Phonics & Spelling

The teaching of phonics is the method of teaching children how to read and write. It encourages and supports children to hear, identify and use different sounds that help them to distingusih one word from another. It further allows for children to develop and refine their speaking and listening skills.

EYFS and KS1 teachers plan and teach daily systematic synthetic phonics lessons following the objectives from Supersonic Phonic Friends (a government validated scheme). These sessions are supplemented with daily Pathways to Spell lessons from the spring term in Y1 and the autumn term in Y2. These lessons are engaging and progressive through each of the phonics phases. Phase 2 and 3 are taught in EYFS, phase 4 and 5 in Y1 and Phase 1 is taught alongside all phases. Each lesson follows a 4 part structure: revisit, teach, practise and apply. Planning builds on prior knowledge and experience to ensure progression. Teachers track and evaluate pupils’ progress regularly and use this information to inform future learning.

In Year 1, children revisit phase three and move through a progression of lessons until they reach the end of phase five, occassionally starting phase 6 in the summer 2nd half term. Teachers match activities to the needs of all children in the class. Phonics is also a focus for guided reading sessions in KS1 to consolidate their learning and apply what they have been taught. Children's reading books are matched to the phonics phase that they are currently learning. Most children read these books with around 95% fluency to consolidate their learning and ensure they 'keep up' with the phonics progression of the scheme.

Further information about Supersonic Phonic Friends can be found here:

Understanding key vocabulary related to phonics:

blending- Blending is the skill of joining sounds together to read words Children are taught to say the separate sounds in a word and to then blend them together to decode the word.

digraph- A digraph is a sound that is represented by two letters e.g. the sound 'a' in rain is represented by the digraph 'ai'.

trigraph- 3 letter shapes that make one sound/phoneme e.g. igh, ear, air, ure.

grapheme- A grapheme is a visual representation of a sound e.g. a letter or a group of letters. Some sounds are represented by a single letter whilst others are represented by more than one letter.

phoneme- A phoneme is a unit of sound e.g. the word 'cat' contains three phonemes, c-a-t

segmenting- Segmenting is the opposite of blending. Children are taught to segment a word into its separate sounds in order to spell it.
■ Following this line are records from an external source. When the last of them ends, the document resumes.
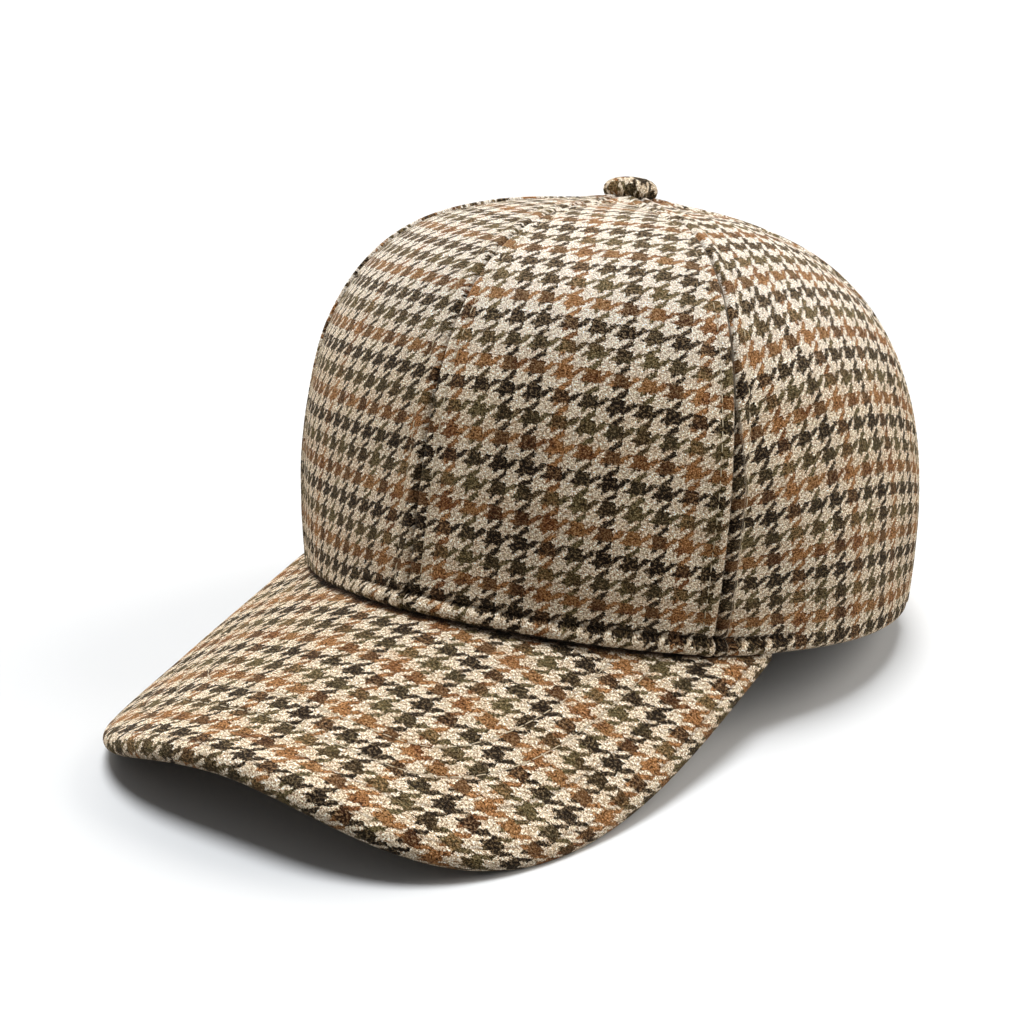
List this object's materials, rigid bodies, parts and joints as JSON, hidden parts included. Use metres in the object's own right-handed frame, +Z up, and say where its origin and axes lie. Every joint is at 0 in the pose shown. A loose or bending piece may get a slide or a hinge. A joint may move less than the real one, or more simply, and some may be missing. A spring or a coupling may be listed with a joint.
{
  "type": "baseball cap",
  "caption": "Structured cap in multi-coloured houndstooth tweed: a domed crown of sewn panels, an arched visor at the front and a covered button on top.",
  "frame": {"origin": "middle of the bounding box of the cap as it rests, at the floor it rests on", "axes": "+Z up; the visor points towards -Y and the back of the cap towards +Y; +X is the wearer's left"},
  "size_m": [0.1736, 0.265, 0.1299],
  "materials": {
    "crown_tweed": "woven wool tweed, houndstooth check in charcoal, rust and olive on cream, matt and slightly hairy",
    "visor_tweed": "the same houndstooth tweed, drawn tight over a stiff visor with a rolled edge, matt",
    "button_tweed": "brown and cream heathered wool, gathered over a button, matt"
  },
  "bodies": {
    "root": {"panel_front_left": "crown_tweed", "panel_front_right": "crown_tweed", "panel_side_left": "crown_tweed", "panel_side_right": "crown_tweed", "panel_back_left": "crown_tweed", "panel_back_right": "crown_tweed", "visor": "visor_tweed", "button": "button_tweed"}
  },
  "joints": []
}
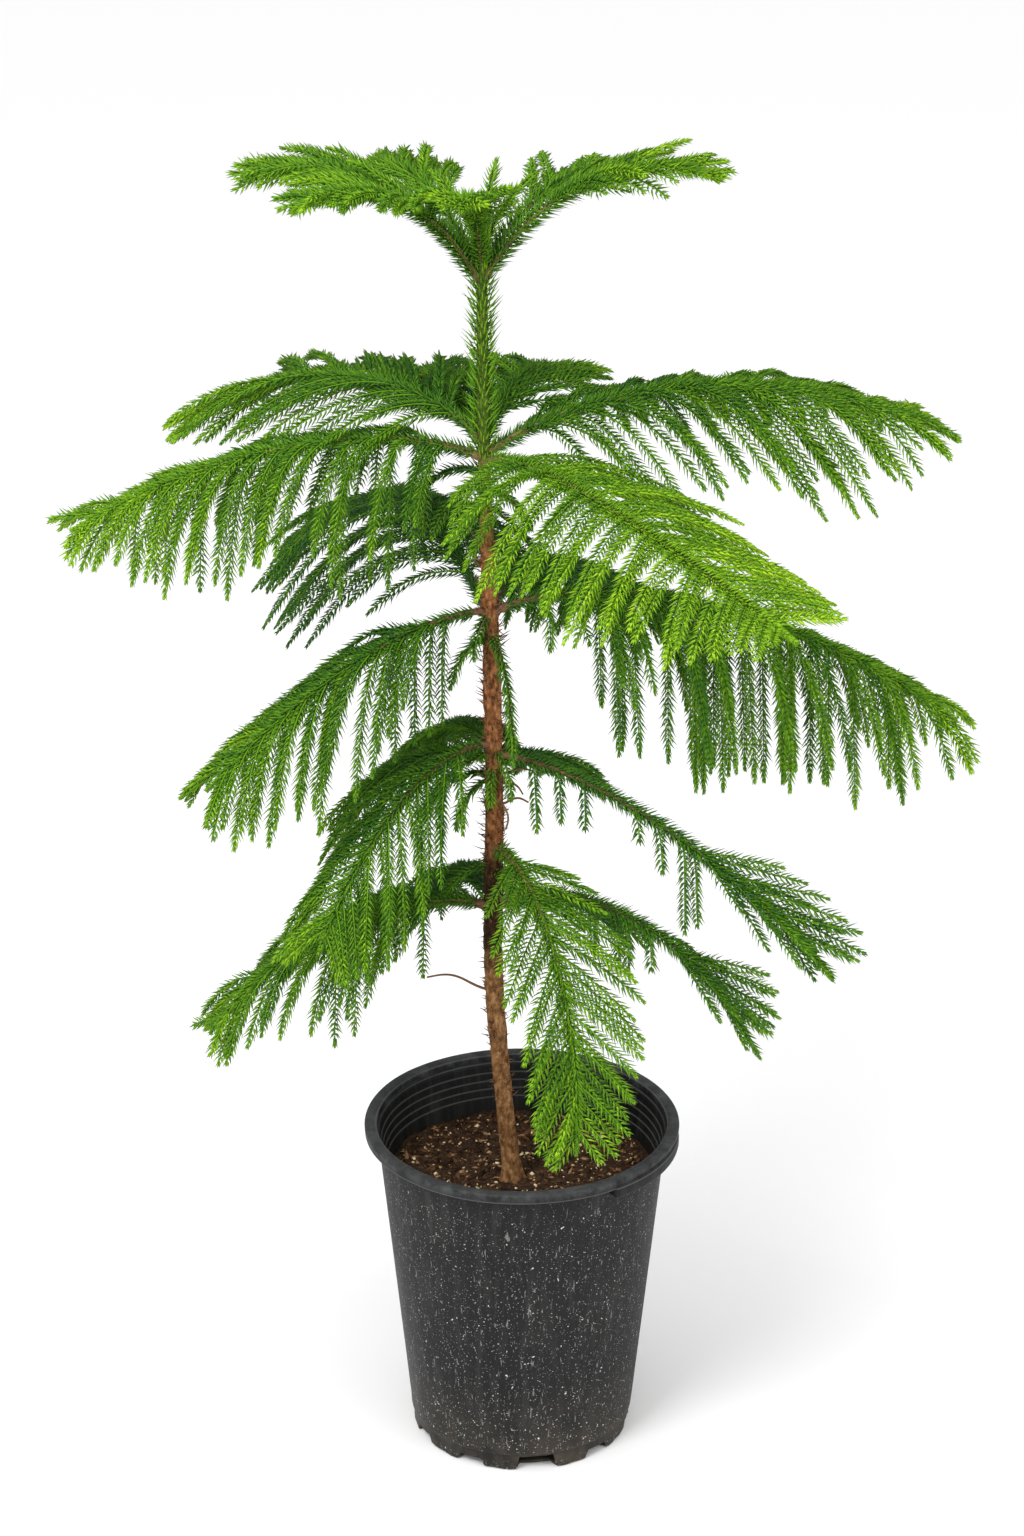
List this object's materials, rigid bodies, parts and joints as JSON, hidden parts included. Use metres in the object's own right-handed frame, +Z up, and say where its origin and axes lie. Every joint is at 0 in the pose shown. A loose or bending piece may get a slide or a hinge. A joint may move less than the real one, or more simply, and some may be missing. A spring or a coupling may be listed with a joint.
{
  "type": "potted norfolk island pine",
  "caption": "Young tiered conifer with arching, drooping boughs of soft needled branchlets on a slim leaning trunk, growing in a tapered round nursery pot filled with soil.",
  "frame": {"origin": "middle of the flat underside of the pot, where it stands", "axes": "+Z up along the trunk; +X to the right and +Y away from the viewer when the plant is seen from its front"},
  "size_m": [0.7419, 0.6674, 1.1836],
  "materials": {
    "pot_plastic": "satin",
    "potting_soil": "matte",
    "bark": "matte",
    "needles": "matte"
  },
  "bodies": {
    "root": {"pot": "pot_plastic", "soil": "potting_soil", "trunk": "bark", "tier1_front_bough": "bark", "tier1_right_bough": "bark", "tier1_back_right_bough": "bark", "tier1_back_bough": "bark", "tier1_back_left_bough": "bark", "tier1_left_bough": "bark", "tier2_right_bough": "bark", "tier2_back_right_bough": "bark", "tier2_back_bough": "bark", "tier2_back_left_bough": "bark", "tier2_left_bough": "bark", "tier3_right_bough": "bark", "tier3_back_bough": "bark", "tier3_back_left_bough": "bark", "tier3_left_bough": "bark", "tier4_right_bough": "bark", "tier4_back_right_bough": "bark", "tier4_back_bough": "bark", "tier4_back_left_bough": "bark", "tier4_left_bough": "bark", "tier4_front_bough": "bark", "tier1_front_foliage": "needles", "tier1_right_foliage": "needles", "tier1_back_right_foliage": "needles", "tier1_back_foliage": "needles", "tier1_back_left_foliage": "needles", "tier1_left_foliage": "needles", "tier2_right_foliage": "needles", "tier2_back_right_foliage": "needles", "tier2_back_foliage": "needles", "tier2_back_left_foliage": "needles", "tier2_left_foliage": "needles", "tier3_right_foliage": "needles", "tier3_back_foliage": "needles", "tier3_back_left_foliage": "needles", "tier3_left_foliage": "needles", "tier4_right_foliage": "needles", "tier4_back_right_foliage": "needles", "tier4_back_foliage": "needles", "tier4_back_left_foliage": "needles", "tier4_left_foliage": "needles", "tier4_front_foliage": "needles", "tier5_right_foliage": "needles", "tier5_back_right_foliage": "needles", "tier5_back_foliage": "needles", "tier5_left_foliage": "needles", "tier5_front_left_foliage": "needles", "tier5_front_foliage": "needles", "hanging_twig": "needles", "trunk_needles": "needles", "leader_tuft": "needles"}
  },
  "joints": []
}
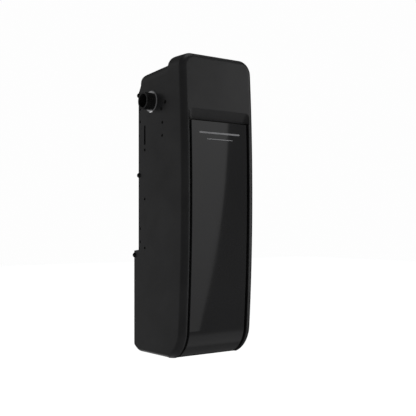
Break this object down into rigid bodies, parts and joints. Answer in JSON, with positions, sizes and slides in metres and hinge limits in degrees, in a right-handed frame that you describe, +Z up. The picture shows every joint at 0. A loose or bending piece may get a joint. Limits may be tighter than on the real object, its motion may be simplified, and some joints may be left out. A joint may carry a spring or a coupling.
{
  "type": "garage door opener",
  "caption": "Wall-mounted garage door opener: tall black case with a tilt-out glossy front, worm gearing, and a hollow output collar that grips a torsion bar.",
  "frame": {"origin": "on the output shaft's axis, half-way between the two flanks", "axes": "+X to the right seen from the front, +Y back towards the wall, +Z up; the collar sticks out towards -X"},
  "size_m": [0.1849, 0.1688, 0.55],
  "materials": {
    "access_panel": "polished",
    "back_plate": "zinc plated",
    "battery": "moulded",
    "battery_strap": "webbing-pattern moulding",
    "battery_terminals": "tinned",
    "battery_tray": "moulded",
    "bearing_plates": "satin black",
    "board_standoffs": "nylon",
    "bracket_inserts": "knurled",
    "bracket_screws": "black oxide",
    "brush_plate": "phenolic",
    "button_switches": "moulded",
    "clutch_dog": "machined",
    "clutch_spring": "drawn wire",
    "collar_set_screws": "black oxide",
    "control_fascia": "fine texture",
    "cord_gland": "moulded",
    "down_button": "moulded",
    "encoder_bracket": "zinc plated",
    "encoder_drive_gear": "moulded acetal",
    "encoder_gear": "moulded acetal",
    "encoder_pin": "ground",
    "fascia_screws": "zinc plated",
    "front_cover": "fine satin texture",
    "gearbox_left": "die cast",
    "gearbox_right": "die cast",
    "gearbox_screws": "zinc plated",
    "hub_bushes": "sintered bronze",
    "learn_button": "moulded",
    "logic_board": "solder mask",
    "motor_armature": "laminated",
    "motor_brushes": "carbon",
    "motor_can": "zinc plated",
    "motor_end_plate": "die cast",
    "motor_magnets": "ferrite",
    "output_shaft": "black oxide steel",
    "panel_hinge_pins": "drawn",
    "panel_inlays": "satin",
    "panel_magnets": "nickel plated",
    "plate_screws": "black oxide",
    "rear_housing": "fine satin texture",
    "release_bracket": "zinc plated",
    "release_lever": "zinc plated",
    "release_pivot_pin": "ground",
    "release_spring": "drawn wire",
    "rope_bush": "moulded",
    "set_button": "moulded",
    "shaft_bushes": "turned",
    "shaft_keys": "ground",
    "shaft_rings": "phosphated",
    "side_screws": "black oxide",
    "status_lights": "diffused",
    "terminal_block": "moulded",
    "terminal_screws": "nickel plated",
    "transformer": "varnished laminations",
    "transformer_coil": "taped",
    "up_button": "moulded",
    "worm": "hardened",
    "worm_bushes": "sintered bronze",
    "worm_wheel": "machined bronze"
  },
  "bodies": {
    "root": {"back_plate": "back_plate", "battery": "battery", "battery_strap": "battery_strap", "battery_terminals": "battery_terminals", "battery_tray": "battery_tray", "bearing_plates": "bearing_plates", "board_standoffs": "board_standoffs", "bracket_inserts": "bracket_inserts", "bracket_screws": "bracket_screws", "brush_plate": "brush_plate", "button_switches": "button_switches", "control_fascia": "control_fascia", "cord_gland": "cord_gland", "encoder_bracket": "encoder_bracket", "encoder_pin": "encoder_pin", "fascia_screws": "fascia_screws", "front_cover": "front_cover", "gearbox_left": "gearbox_left", "gearbox_right": "gearbox_right", "gearbox_screws": "gearbox_screws", "hub_bushes": "hub_bushes", "logic_board": "logic_board", "motor_brushes": "motor_brushes", "motor_can": "motor_can", "motor_end_plate": "motor_end_plate", "motor_magnets": "motor_magnets", "panel_hinge_pins": "panel_hinge_pins", "panel_magnets": "panel_magnets", "plate_screws": "plate_screws", "rear_housing": "rear_housing", "release_bracket": "release_bracket", "release_pivot_pin": "release_pivot_pin", "release_spring": "release_spring", "rope_bush": "rope_bush", "shaft_bushes": "shaft_bushes", "side_screws": "side_screws", "status_lights": "status_lights", "terminal_block": "terminal_block", "terminal_screws": "terminal_screws", "transformer": "transformer", "transformer_coil": "transformer_coil", "worm_bushes": "worm_bushes"},
    "front_panel": {"access_panel": "access_panel", "panel_inlays": "panel_inlays"},
    "output": {"output_shaft": "output_shaft", "shaft_rings": "shaft_rings", "shaft_keys": "shaft_keys", "collar_set_screws": "collar_set_screws", "encoder_drive_gear": "encoder_drive_gear", "clutch_spring": "clutch_spring"},
    "clutch": {"clutch_dog": "clutch_dog"},
    "wheel": {"worm_wheel": "worm_wheel"},
    "rotor": {"motor_armature": "motor_armature", "worm": "worm"},
    "sensor_gear": {"encoder_gear": "encoder_gear"},
    "release": {"release_lever": "release_lever"},
    "learn_key": {"learn_button": "learn_button"},
    "set_key": {"set_button": "set_button"},
    "down_key": {"down_button": "down_button"},
    "up_key": {"up_button": "up_button"}
  },
  "joints": [
    {"name": "output_spin", "type": "hinge", "parent": "root", "child": "output", "pos_m": [0, 0, 0], "axis": [1, 0, 0], "continuous": true},
    {"name": "clutch_slide", "type": "slide", "parent": "output", "child": "clutch", "axis": [-1, 0, 0], "range_m": [0, 0.007], "deforming": ["clutch_spring"]},
    {"name": "wheel_spin", "type": "hinge", "parent": "root", "child": "wheel", "pos_m": [0, 0, 0], "axis": [1, 0, 0], "continuous": true},
    {"name": "rotor_spin", "type": "hinge", "parent": "root", "child": "rotor", "pos_m": [0.03, -0.041, 0], "axis": [0, 0, 1], "continuous": true},
    {"name": "sensor_spin", "type": "hinge", "parent": "root", "child": "sensor_gear", "pos_m": [0, -0.0301, 0], "axis": [1, 0, 0], "continuous": true},
    {"name": "release_pull", "type": "hinge", "parent": "root", "child": "release", "pos_m": [-0.0102, 0, -0.042], "axis": [0, -1, 0], "range_deg": [0, 9.5], "stiffness_Nm_per_rad": 0.6, "springref_deg": -14.32, "deforming": ["release_spring"]},
    {"name": "panel_tilt", "type": "hinge", "parent": "root", "child": "front_panel", "pos_m": [0, -0.0655, -0.46481], "axis": [1, 0, 0], "range_deg": [0, 30]},
    {"name": "learn_press", "type": "slide", "parent": "root", "child": "learn_key", "axis": [0, 1, 0], "range_m": [0, 0.0012], "stiffness_N_per_m": 250, "springref_m": -0.001},
    {"name": "set_press", "type": "slide", "parent": "root", "child": "set_key", "axis": [0, 1, 0], "range_m": [0, 0.0012], "stiffness_N_per_m": 250, "springref_m": -0.001},
    {"name": "down_press", "type": "slide", "parent": "root", "child": "down_key", "axis": [0, 1, 0], "range_m": [0, 0.0012], "stiffness_N_per_m": 250, "springref_m": -0.001},
    {"name": "up_press", "type": "slide", "parent": "root", "child": "up_key", "axis": [0, 1, 0], "range_m": [0, 0.0012], "stiffness_N_per_m": 250, "springref_m": -0.001}
  ],
  "couplings": [
    {"joint": "wheel_spin", "follows": "output_spin", "ratio": 1},
    {"joint": "rotor_spin", "follows": "output_spin", "ratio": 32},
    {"joint": "sensor_spin", "follows": "output_spin", "ratio": -2},
    {"joint": "clutch_slide", "follows": "release_pull", "m_per_rad": 0.042}
  ]
}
split digraph- A split digraph is a digraph that is separated by other letters e.g. the sound 'a' in the word take is represented by the split digraph a-e.

consonant blend/cluster- when two phonemes join together and can be blended together (phase 4) such as spl-at or bl-end.

pseudo word- A made up 'alien' word that incorportates the phonics sounds they have also been taught.

tricky word- a word that ( at the time) is not decodable.

We utilise a range of different reading schemes including: Bug Club, Rigby Star, Treetops, Project X and Big Cat for children's weekly reading books.


Pathways to Spell

Pathways to Spell is an innovative and engaging programme to fascinate pupils about words. It is a research-based series of lessons following a Review, Explain, Practise, Apply and Reflect model. The programme aims to develop a school of spellers who use a series of strategies in lessons and, crucially, in their independent writing. There is a cycle of review objectives covering the whole curriculum to ensure gaps in learning are constantly revisited allowing to ensure pupils can ‘keep up’ and not ‘catch up’. Pathways to spell includes inclusive lessons for all pupils, supports teacher subject knowledge and is fully resourced. It ensures weekly teaching of spelling objectives and development of a whole school approach to word transcription, vocabulary development and proofreading

Key elements of Pathways to Spell:

  • Covers the whole national curriculum.

  • Pedagogically sound and evidence-based.

  • Multi-sensory approach.

  • Fully resourced to support within lessons and beyond.

  • Builds phonemic, orthographic, morphological and etymological knowledge.

  • Builds teacher and pupil confidence

  • Develops a range of independent spelling strategies to apply beyond spelling lessons.

  • Fully resourced to support within the lesson and beyond.

  • Develops a school of spellers.

In Pathways to Spell, pupils will develop key knowledge about words and the way in which the English language is made up.

  • Phonemic knowledge – the understanding of sounds and grapheme-phoneme correspondences (GPCs) to represent words

  • Orthographic knowledge – the letters or groups of letters that are used to represent words including the look of a word, letter shapes and the order

  • Morphological knowledge – the meaning of the word or the meaning of each component in a word. A morpheme being the smallest unit of meaning in a word

  • Etymological awareness – the origins of words and their meanings e.g. knowledge that chef is a word which is French in origin helps you to learn to spell it with ch rather than sh

As a result of this programme, children are excited and fascinated by words through investigation of patterns and links between words. Each lesson is underpinned with spoken language and collaborative learning is always valued and encouraged. Every child is able to access each lesson due to its multi-sensory approaches and the presence of support and challenge.